Small access ports, or stoke holes, were built into the side walls between each pair of vats for the introduction of fuel and fire, as well as airflow. Wood charcoal was found next to some of the ports, and evidence for the presence of fire was everywhere. All told, the brewery could produce around 22,400 litres of beer at a time, which was enough to serve around 15,000 people.
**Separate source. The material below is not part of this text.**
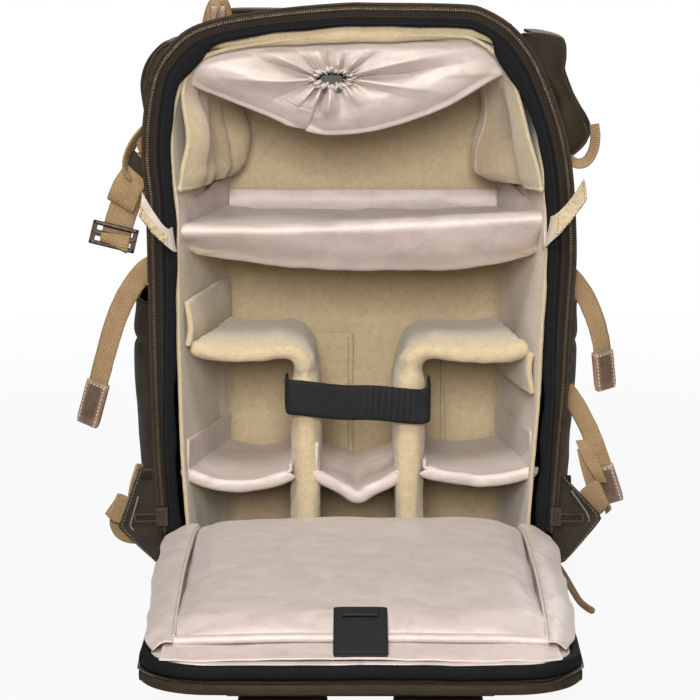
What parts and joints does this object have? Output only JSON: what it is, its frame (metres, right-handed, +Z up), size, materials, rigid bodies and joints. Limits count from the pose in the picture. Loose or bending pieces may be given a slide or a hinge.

That gives us a sense of the scale of funeral rites at Abydos, which was the site of the Umm el-Qa’ab royal necropolis where early pharaohs were buried. Dr Matthew Adams, of the Institute of Fine Arts at New York University and one of the project directors (along with Dr Deborah Vischak of Princeton University), said that the beer was probably brewed ‘to supply the funerary cults of Egypt’s first kings, in which rituals were conducted both to worship them as divine figures and to sustain them in the land of the dead.’ In addition, there is abundant evidence in the form of ceramic beer mugs that ritual offerings of beer played an important part in whatever rituals took place at the abundant temples, or ‘cultic enclosures’, for which Abydos was renowned. Clearly, then, Abydos was not only the earliest brewery and the forerunner of the great royal cemeteries built later at Giza, Saqqara, and the Valley of the Kings, it was also the birthplace of the funeral wake and possibly too of the mass hangover.